# Handgun Purchase Help



## T-Boy (Jun 19, 2012)

Know very little about guns in general. Daughter age 31 has been going to the range and wants to buy a gun for protection. She has settled on a Sig Sauer P238 380. We live in Marietta and looking for a good place to purchase a new gun. The only place she went to on South Cobb Drive had the gun for a little over $500.

Would appreciate any advice on where to purchase and do you think this is a decent gun for her. Basically, the gun will be kept in her home and carried while camping.

Thanks for any feedback as we both are fairly clueless on guns.


----------



## Richard P (Jun 19, 2012)

Look at several on Gunbroker or other such sites to get a feel for asking prices---generally for a used one.  
The quality of the gun is one issue. The strength of the cartridge is another and equally important. Many consider the 9mm (9x19) to be a good compromise between shootability and power.  
Has she fired any other than the .380 ?  Lots of folks like the minimum recoil of .380s but have to remember it is viewed as almost the lower end of the power spectrum.  
 Tell us more about her capabilities.  There are many previous threads relating to ''first guns for women''.


----------



## Sargent (Jun 19, 2012)

Go to Ga Firing Line in Kennesaw. 

Get some rentals... IIRC, you can rent a gun for $10 and then swap it out for another one without paying an additional $10.  

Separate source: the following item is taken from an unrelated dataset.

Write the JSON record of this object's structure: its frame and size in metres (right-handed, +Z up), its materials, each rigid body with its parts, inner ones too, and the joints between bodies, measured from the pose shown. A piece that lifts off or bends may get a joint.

Ga Firing Line also gives $25 worth of range credit with every firearm purchase.  Their prices are not the cheapest, but they are competitive.. and the new owners stand behind what they sell.


----------



## T-Boy (Jun 20, 2012)

First let me correct the gun. Its a Sig Sauer P238. My daughter is only 5 foot tall but is very strong and active for a girl. Hikes, swims, bikes, and an overall good athlete. Strong arms and shoulders for a girl.

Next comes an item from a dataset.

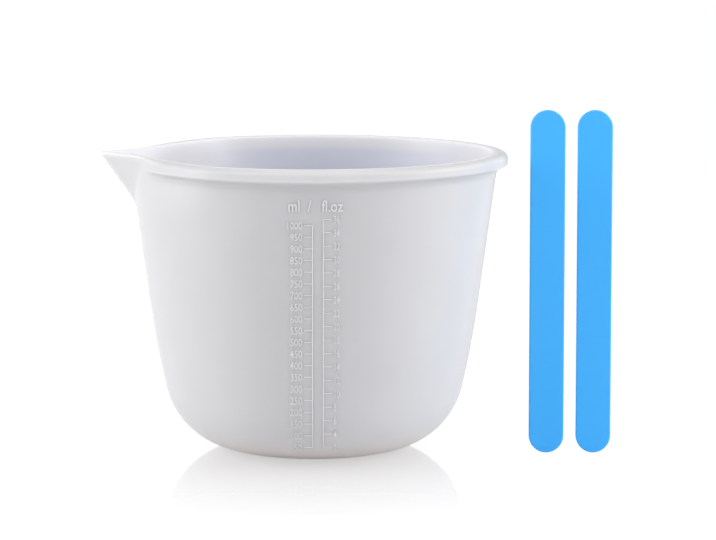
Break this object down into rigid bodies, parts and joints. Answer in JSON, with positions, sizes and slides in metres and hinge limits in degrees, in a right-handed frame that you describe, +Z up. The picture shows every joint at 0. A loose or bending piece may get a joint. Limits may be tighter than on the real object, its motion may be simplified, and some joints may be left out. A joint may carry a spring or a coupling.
{
  "type": "resin mixing cup",
  "caption": "Round soft mixing cup with a beaded rim, a pinched pouring spout and a measuring scale on its front, with flat stir sticks beside it.",
  "frame": {"origin": "middle of the cup's flat base, on the surface that the set stands on", "axes": "+Z up the cup's axis, -X towards the pouring spout, -Y towards the side with the measuring scale"},
  "size_m": [0.1992, 0.1514, 0.134],
  "materials": {
    "milky_silicone": "milky translucent silicone, satin",
    "blue_silicone": "sky blue silicone, matte"
  },
  "bodies": {
    "cup": {"cup": "milky_silicone"},
    "stir_stick_left": {"stir_stick_left": "blue_silicone"},
    "stir_stick_right": {"stir_stick_right": "blue_silicone"}
  },
  "joints": [
    {"name": "left_stick_lift", "type": "slide", "parent": "cup", "child": "stir_stick_left", "axis": [0, 0, 1], "range_m": [0, 0.15]},
    {"name": "right_stick_lift", "type": "slide", "parent": "cup", "child": "stir_stick_right", "axis": [0, 0, 1], "range_m": [0, 0.15]}
  ]
}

I heard about place on Canton Road also that is across from the Cherokee Cattle Company.

Thanks for any help.


----------



## polaris30144 (Jun 20, 2012)

T-Boy said:


> First let me correct the gun. Its a Sig Sauer P238. My daughter is only 5 foot tall but is very strong and active for a girl. Hikes, swims, bikes, and an overall good athlete. Strong arms and shoulders for a girl.
> 
> I heard about place on Canton Road also that is across from the Cherokee Cattle Company. *This is GA Firing Line.*
> 
> Thanks for any help.



Go to Cherokee Gun and Pawn in Canton, just off I 575. They are probably the best on price in the area. They are good people and are very competitive on prices. The GA Firing Line in Marietta or High Caliber in Holly Springs both have ranges. High Caliber has the better range and rents guns to try. Their range fee is for all day, not by the hour. They also offer training.


----------



## frankwright (Jun 21, 2012)

A quick check shows $500 is about right for the P238 as it is hard to find and pretty desirable.
Is your daughter trained and familiar enough with firearms to carry a condition 1 (cocked and locked) handgun? That is the only proper way to carry a single action type weapon and have it ready to operate.
I personally would look at the smaller 9mm double action handguns before buying a .380. 
Whatever she buys, make sure she gets some proper training to be safe.
I know and recommend these guys but their are many good instructors.
http://www.atlantafirearmstraining.com/9.html


----------



## Bill Mc (Jun 21, 2012)

If she looked at the P238 at Adventure Outdoors with the Houge type grips, that's a good buy for $499.99. It comes with mags and a belt holster.

I llke it myself.


----------



## T-Boy (Jun 21, 2012)

Bill Mc said:


> If she looked at the P238 at Adventure Outdoors with the Houge type grips, that's a good buy for $499.99. It comes with mags and a belt holster.
> 
> I llke it myself.



I think that is where she went and what a very nice man that works there recommended for her. Our main problem is neither one of us have a clue in what single action is to double action and the pros and cons of cocked and locked.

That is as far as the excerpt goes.